The Counting Kind noted that there were forty-seven patrons available to the Library who were likely (95% or higher) to have adequate knowledge of human physiology (+/-2%). Nineteen of these candidates were discarded for being academics with little practical surgical experience (P(x) <= 0.85). Another twenty-five were disqualified for possessing insufficient skill (P(s) <= 0.75) with any of the four likely procedures (per the literature; not calculated). This left only three (exact value).

It had difficulty with the final choice. Emotional responses could rarely be predicted by analysis alone (P(c) <= 0.54). Fortunately, the Counting Kind was not itself without feelings (+/-5%). Sixty-one empathic matrix convolutions later (MDS n=19), it had made a decision.

"Are you sure?" asked Zebedee.

"We, the Counting Kind, are 85.71% sure."

"She's home asleep by now. Don't we have someone in the Library? What about Ganaka?"

"Dr. Ganaka lacks the skill necessary for any of the Extraordinary Procedures. Best case: Procedure Combs-85, success rate 44.59%."

"What about Zachary?"

"Dr. Zachary lacks the required… intestinal fortitude."

"So it has to be Helen?

"We, the Counting Kind, are 85.7— Yes. Yes, it does."

Zebedee nodded. "I'll make the call."


Had anyone been paying attention to the Machine at that particular moment, they might have heard the faint tapping of chalk, and seen certain words appear on the slate. These words were unremarkable in themselves, although they were written backward and in a shaky hand. They read simply, "Vassily, you son of a bitch."

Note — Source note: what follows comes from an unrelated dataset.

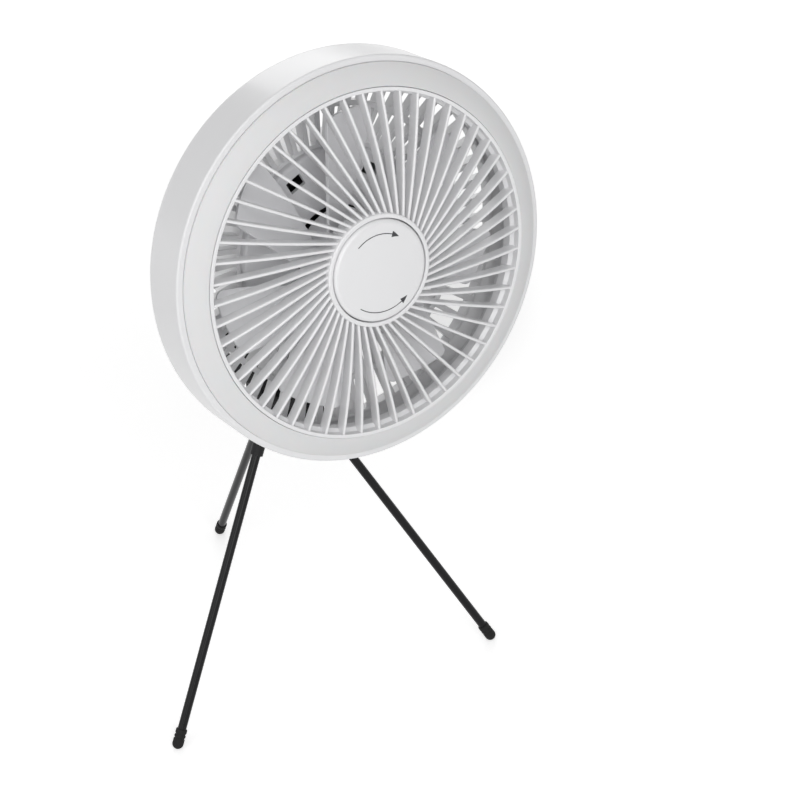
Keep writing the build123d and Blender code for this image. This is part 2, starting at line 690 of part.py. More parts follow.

Dr. Helen Akeley was startled into consciousness by an insistent metallic buzz. It wasn't her pager. Not this time. She picked up a small brass rectangle. In the dim light she could just make out her own name on one side, and on the other, faintly glowing… She wasn't sure. Cuneiform? She shook the card until the writing dissolved, and reformed into somewhat more familiar letters: "Te necesitamos". She shook it again to be sure. "You are needed." This was going to be bad, really bad. The Library didn't call for outside help unless it was. Nevertheless, she had to go. Special access was never free.